2. Use Commit Hashes for Reproducibility
# Pin to specific commit
--commit abc123def456
3. Exclude Unnecessary Files
# Only sync source code, skip docs/tests
--filter "src/*,api/*,models/*"
4. Parallel Batch Processing (Advanced)
For independent batches, you can prepare all JSON files first, then send sequentially:
# Prepare all batches
python3 scripts/generator.py sync --repo <url> --filter "*.json" --output batch1.json
python3 scripts/generator.py sync --repo <url> --filter "src/*.vue" --output batch2.json
python3 scripts/generator.py sync --repo <url> --filter "api/*.py" --output batch3.json
# Send to AI agent one by one
# (Must wait for each to complete before sending next)
Limitations & Workarounds
Current Constraints
- File Limit: Recommended <50 files per batch (AI processing limits)
- File Size: Individual files >100KB may cause issues
- Binary Files: Not supported (images, fonts, executables)

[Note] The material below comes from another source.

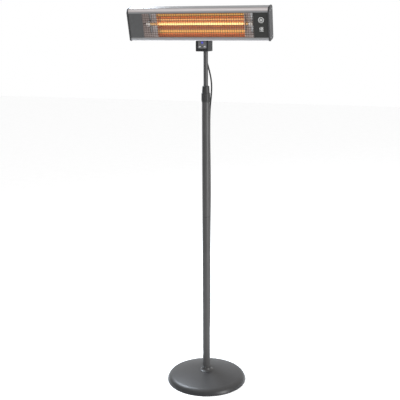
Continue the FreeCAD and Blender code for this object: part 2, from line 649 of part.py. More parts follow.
def make_hank():
    outer_r = CORD_TURNS_R + CORD_D / 2
    middle = HANK_FRONT + CORD_TURNS_R
    low, high = HANK_LOW + outer_r, HANK_LOW + outer_r + HANK_RUN
    top_cut = box(-30, 30, 0, middle - outer_r + 0.2, 0, 400)

    def stadium(r, x0, x1):
        lower = rod(r, V(x0, middle, low), X, x1 - x0)
        upper = rod(r, V(x0, middle, high), X, x1 - x0)
        return lower.fuse(upper).fuse(box(x0, x1, middle - r, middle + r, low, high)).removeSplitter()

    inner_r = CORD_TURNS_R - CORD_D / 2 - 1.0
    hank = stadium(outer_r, HANK_LEFT, HANK_RIGHT).cut(stadium(inner_r, HANK_LEFT - 1, HANK_RIGHT + 1))
    neck = rod(CORD_D / 2 + 0.01, V(*CORD_ROUTE[-1]), Z, 60)
    hank = hank.cut(top_cut).cut(neck)
    node("cord_hank", stand_in_plane(hank))
    tie_z, tie_h, tie_t = (low + high) / 2, 12.0, 1.4
    reach = outer_r + 0.1
    left, right = HANK_LEFT - 0.1, HANK_RIGHT + 0.1
    band = box(left - tie_t, right + tie_t, middle - reach - tie_t, middle + reach + tie_t,
               tie_z - tie_h / 2, tie_z + tie_h / 2)
    band = band.cut(box(left, right, middle - reach, middle + reach, tie_z - 50, tie_z + 50))
    node("cord_tie", stand_in_plane(band))
    tail_points = [V(*p) for p in CORD_TAIL]
    tail_path, radii = tangent_path(tail_points)
    profile = Part.Wire(Part.makeCircle(CORD_D / 2, tail_points[0], Y))
    tail = tail_path.makePipeShell([profile], True, False)
    area = math.pi * CORD_D ** 2 / 4
    print("tail radii", [round(r) for r in radii], "length", round(tail_path.Length, 1),
          "volume", round(tail.Volume), "section x length", round(area * tail_path.Length))
    node("cord_tail", stand_in_plane(tail))


def make_plug():
    """The plug lies on the dome behind the hank, with its pins pointing away from the pole."""
    tail = V(*CORD_TAIL[-1])
    body = turned([(0, 0), (5.0, 0), (6.4, 18.0), (9.5, 24.0, 14.5, 30.0), (17.6, 36.0),
                   (17.6, 50.0), (0, 50.0)])
    recess = rod(13.5, V(0, 0, 44.0), Z, 7.0)
    pins = [rod(2.4, V(x, 0, 44.0), Z, 23.0) for x in (-9.5, 9.5)]
    placement = FreeCAD.Placement(tail, FreeCAD.Rotation(X, -90 - PLUG_FALL))
    core = rod(15.0, V(0, 0, 44.0), Z, 3.0)
    body = body.cut(recess).fuse(core)
    for pin in pins:
        body = body.cut(pin)
    body.Placement = placement
    for pin in pins:
        pin.Placement = placement.multiply(pin.Placement)
    node("plug", stand_in_plane(body).cut(NODES["cord_tail"]))
    node("plug_pins", *[stand_in_plane(p) for p in pins])


def main():
    make_base()
    make_lower_pole()
    make_upper_pole()
    make_control_box()
    make_housing()
    make_front()
    make_head_inside()
    make_cord()
    os.makedirs("parts", exist_ok=True)
    for name, shape in NODES.items():
        bad = [s for s in shape.Solids if not s.isValid() or s.Volume <= 0]
        if bad or not shape.Solids:
            print("bad solid in", name)
        shape.exportStep("parts/" + name + ".step")
    print(len(NODES), "nodes")


main()
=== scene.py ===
"""Visual model of a free-standing infrared heater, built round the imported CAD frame. Units are metres."""
import math

import bmesh
import bpy
from mathutils import Matrix, Vector


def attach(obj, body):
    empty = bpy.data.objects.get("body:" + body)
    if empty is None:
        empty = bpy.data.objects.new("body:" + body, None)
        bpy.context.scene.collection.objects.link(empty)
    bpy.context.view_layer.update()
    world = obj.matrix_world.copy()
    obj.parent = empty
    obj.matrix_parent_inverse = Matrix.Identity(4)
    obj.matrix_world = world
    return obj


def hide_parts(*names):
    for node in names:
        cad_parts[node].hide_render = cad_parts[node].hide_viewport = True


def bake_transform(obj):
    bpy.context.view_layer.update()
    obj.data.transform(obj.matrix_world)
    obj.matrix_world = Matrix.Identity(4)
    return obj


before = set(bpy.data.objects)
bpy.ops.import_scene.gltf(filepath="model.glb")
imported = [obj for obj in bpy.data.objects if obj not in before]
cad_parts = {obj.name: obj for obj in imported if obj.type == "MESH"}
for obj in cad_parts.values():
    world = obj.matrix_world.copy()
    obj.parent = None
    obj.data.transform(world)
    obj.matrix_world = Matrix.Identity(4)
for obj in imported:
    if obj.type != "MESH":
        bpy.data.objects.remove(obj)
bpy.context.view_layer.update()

MM = 0.001

# ---------------------------------------------------------------- the camera
CAMERA_AT = (1.1136, -3.4644, 1.8214)
CAMERA_LENS = 67.22                 # millimetres, on a sensor 36 mm wide
CAMERA_AZIMUTH = math.radians(18.3)
CAMERA_DOWN, CAMERA_ROLL = 0.2301, -0.0047      # radians

# ---------------------------------------------------------------- the object's own dimensions, from the CAD
HEAD_TILT = math.radians(15.0)
HEAD_AT = Vector((0.0, -0.132, 1.8194))
LAMP_DEPTH = 0.030                  # lamp's axis behind the head's front plane
LAMP_HALF = 0.238                   # half of the quartz tube
LIT_LOW, LIT_HIGH = -0.203, 0.217   # the ends of the lamp's glowing part
BOX_FACE = -0.0592                  # front of the control plate
PANEL_X = 0.002                     # middle of the control plate
HANK_AZIMUTH = math.radians(18.0)
CORD_D = 0.0075
BUTTON_DX, BUTTON_Z, LENS_Z = 0.0128, 1.7224, 1.7410
PLUG_FALL = math.radians(9.0)       # the plug slopes down as the dome does
RELIEF_LOW, RELIEF_LENGTH = 1.680, 0.020
RIBS = 5                            # on the strain relief and on the plug's neck

BRUSHING = (3.0, 260.0, 260.0)      # how much finer brushed lines are across than along X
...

- No Direct Upload: Must go through miaoda-app-builder chat API
- AI Accuracy: ~90-95% with JSON instructions (vs 70-80% with natural language)
Best Practices
✅ DO:
- Use structured JSON templates (this skill's output)

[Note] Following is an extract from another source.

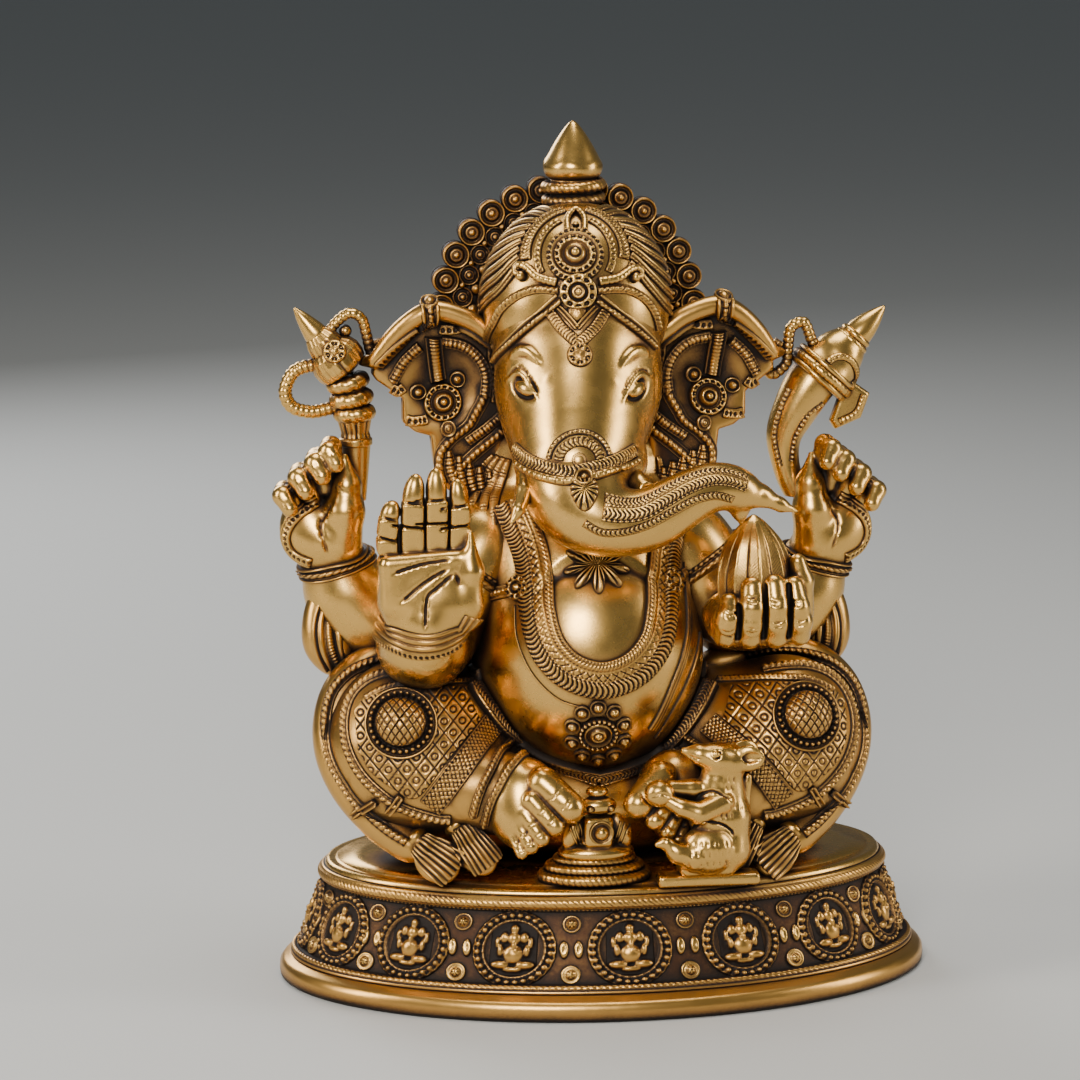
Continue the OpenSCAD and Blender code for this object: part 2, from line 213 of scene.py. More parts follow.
class Clay:
    """A block of clay on a voxel grid. Its depth is the distance to the surface, negative inside."""

    reach = 4.0

    def __init__(self, low, high, pitch):
        self.low, self.pitch = np.floor(vec(low) / pitch) * pitch, pitch
        self.count = np.ceil((vec(high) - self.low) / pitch).astype(int) + 1
        self.depth = np.full(self.count, self.reach, np.float32)

    def near(self, low, high):
        first = np.clip(np.floor((low - self.low) / self.pitch), 0, self.count - 1).astype(int)
        last = np.clip(np.ceil((high - self.low) / self.pitch) + 1, 1, self.count).astype(int)
        part = tuple(slice(a, b) for a, b in zip(first, last))
        x, y, z = (np.float32(self.low[k] + self.pitch * np.arange(first[k], last[k])) for k in range(3))
        return part, x[:, None, None], y[None, :, None], z[None, None, :]

    def add(self, shape, soft=1.0):
        low, high, far = shape
        part, x, y, z = self.near(low - self.reach, high + self.reach)
        self.depth[part] = soft_min(self.depth[part], far(x, y, z), soft)

    def cut(self, shape, soft=0.3):
        low, high, far = shape
        part, x, y, z = self.near(low - self.reach, high + self.reach)
        self.depth[part] = -soft_min(-self.depth[part], far(x, y, z), soft)

    def rods(self, points, soft=1.0, joint=None):
        """A chain of tapering rods through points of x, y, z and radius."""
        points = [vec(p) for p in points]
        for k, (a, b) in enumerate(zip(points, points[1:])):
            self.add(bone(a[:3], b[:3], a[3], b[3]), soft if k == 0 or joint is None else joint)

    def tube(self, points, soft=1.0, step=1.5):
        """One smooth tapering tube through points of x, y, z and radius."""
        path, _, _ = smooth_path(points, step)
        self.rods(path, soft, joint=0.6 * float(path[:, 3].min()))

    def groove(self, points, width, deep, step=0.9):
        """A round-bottomed cut along the surface, tapered to nothing at its ends."""
        path, stops, run = smooth_path(points, step)
        path = self.settle(path)
        normal = self.lean(path)
        taper = np.clip(np.minimum(stops, run - stops) / max(1.6 * width, 0.1), 0.25, 1)
        r = width / 2
        middle = path + normal * (r - deep * taper)[:, None]
        for a, b in zip(middle, middle[1:]):
            self.cut(bone(a, b, r, r), 0.12)

    def at(self, points, field=None):
        """The depth at any points, read between the voxels."""
        field = self.depth if field is None else field
        q = (np.asarray(points, float) - self.low) / self.pitch
        q = np.clip(q, 0, self.count - 1.001)
        i = q.astype(int)
        f = q - i
        i, j, k = i[..., 0], i[..., 1], i[..., 2]
        u, v, w = f[..., 0], f[..., 1], f[..., 2]
        low = ((field[i, j, k] * (1 - u) + field[i + 1, j, k] * u) * (1 - v)
               + (field[i, j + 1, k] * (1 - u) + field[i + 1, j + 1, k] * u) * v)
        high = ((field[i, j, k + 1] * (1 - u) + field[i + 1, j, k + 1] * u) * (1 - v)
                + (field[i, j + 1, k + 1] * (1 - u) + field[i + 1, j + 1, k + 1] * u) * v)
        return low * (1 - w) + high * w

    def lean(self, points, span=None):
        """The way out of the surface at any points."""
        e = span or 1.5 * self.pitch
        slope = [self.at(points + e * axis) - self.at(points - e * axis) for axis in np.eye(3)]
        return unit(np.stack(slope, axis=-1))

    def settle(self, points, turns=6):
        """Points moved onto the nearest surface."""
        points = np.array(points, float)
        for _ in range(turns):
            points = points - self.lean(points) * np.clip(self.at(points), -2.5, 2.5)[..., None]
        return points

    def hollows(self, points, span=1.0):
        """How deep in a hollow each point lies, from 0 on open ground to 1 in a cut."""
        field = np.clip(self.depth, -2.5, 2.5)
        wide = max(1, int(round(span / self.pitch)))
        for axis in range(3):
            for _ in range(2):
                pad = [(wide + 1, wide) if a == axis else (0, 0) for a in range(3)]
                total = np.cumsum(np.pad(field, pad, mode="edge"), axis=axis, dtype=np.float64)
                count = field.shape[axis]
                high = np.take(total, np.arange(2 * wide + 1, 2 * wide + 1 + count), axis=axis)
                low = np.take(total, np.arange(count), axis=axis)
                field = ((high - low) / (2 * wide + 1)).astype(np.float32)
        return np.clip(-self.at(points, field) / (0.28 * span), -1, 1)

    def cast(self, name, span=1.0, age=None):
        """The mesh of the clay's surface. What age gives at its points is added to their hollows."""
        grid = openvdb.FloatGrid(self.reach)
        grid.copyFromArray(self.depth)
        points, quads = grid.convertToQuads(isovalue=0.0)
        points = self.low + points * self.pitch
        hollow = self.hollows(points, span)
        return make_mesh(name, points, [quads], hollow if age is None else hollow + age(points))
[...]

- Batch large projects by file type
- Verify file count after each sync
- Use specific commit hashes for reproducibility
- Sync configuration files first
❌ DON'T:
- Send >50 files in one batch
- Include binary files in sync
- Skip verification step
- Use natural language for code updates (use JSON instead)
- Modify JSON content before sending to miaoda-app-builder